Key Considerations for Choosing the Right Structure

Liability Protection

If you want to protect your personal assets from business risks, limited liability structures like Sp. z o.o. or S.A. are preferable.

Taxation

Consider how your company’s profits will be taxed. Sole proprietorships and partnerships usually result in personal income tax, while companies pay corporate income tax. Double taxation can occur in some company structures when profits are distributed as dividends.

Management and Control

Think about whether you want to manage the company yourself or involve others.
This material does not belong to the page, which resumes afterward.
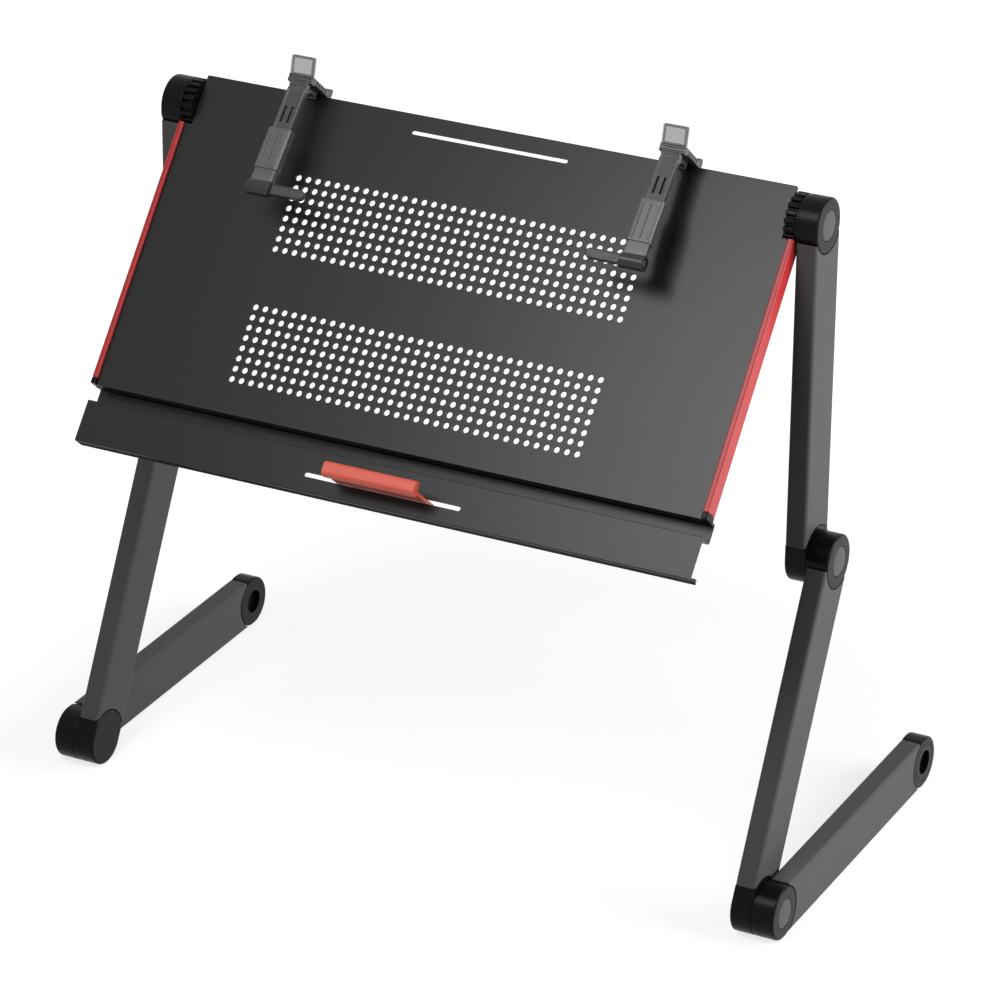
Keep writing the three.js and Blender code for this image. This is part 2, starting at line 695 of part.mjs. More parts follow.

Partnerships often require more direct involvement from all partners, while corporations have boards and shareholders.

Financing Needs

If you plan to raise external capital, limited liability companies and joint stock companies provide more options through share issuance.

Administrative Burden

Sole proprietorships have simpler administrative requirements, while corporations involve more complex bookkeeping, reporting, and compliance.


How to Proceed with Company Formation in Poland

  1. Decide on the Business Structure: Based on the considerations above.
  2. Prepare Required Documentation: Articles of association, shareholder agreements, etc.
  3. Register Your Company: Submit applications to the National Court Register (KRS) or relevant business registry.
  4. Obtain Tax Identification Numbers: Register for VAT if applicable.
  5. Open a Bank Account: For business transactions.
  6. Fulfill Local Licenses and Permits: Depending on your business sector.

Conclusion

Choosing the right business structure in Poland is crucial for your company’s legal protection, tax efficiency, and operational success. While sole proprietorships and partnerships might appeal for their simplicity, limited liability companies offer enhanced security and flexibility, especially for foreign investors. Consulting with a legal or business advisor familiar with Polish law is highly recommended to ensure your choice aligns with your business goals.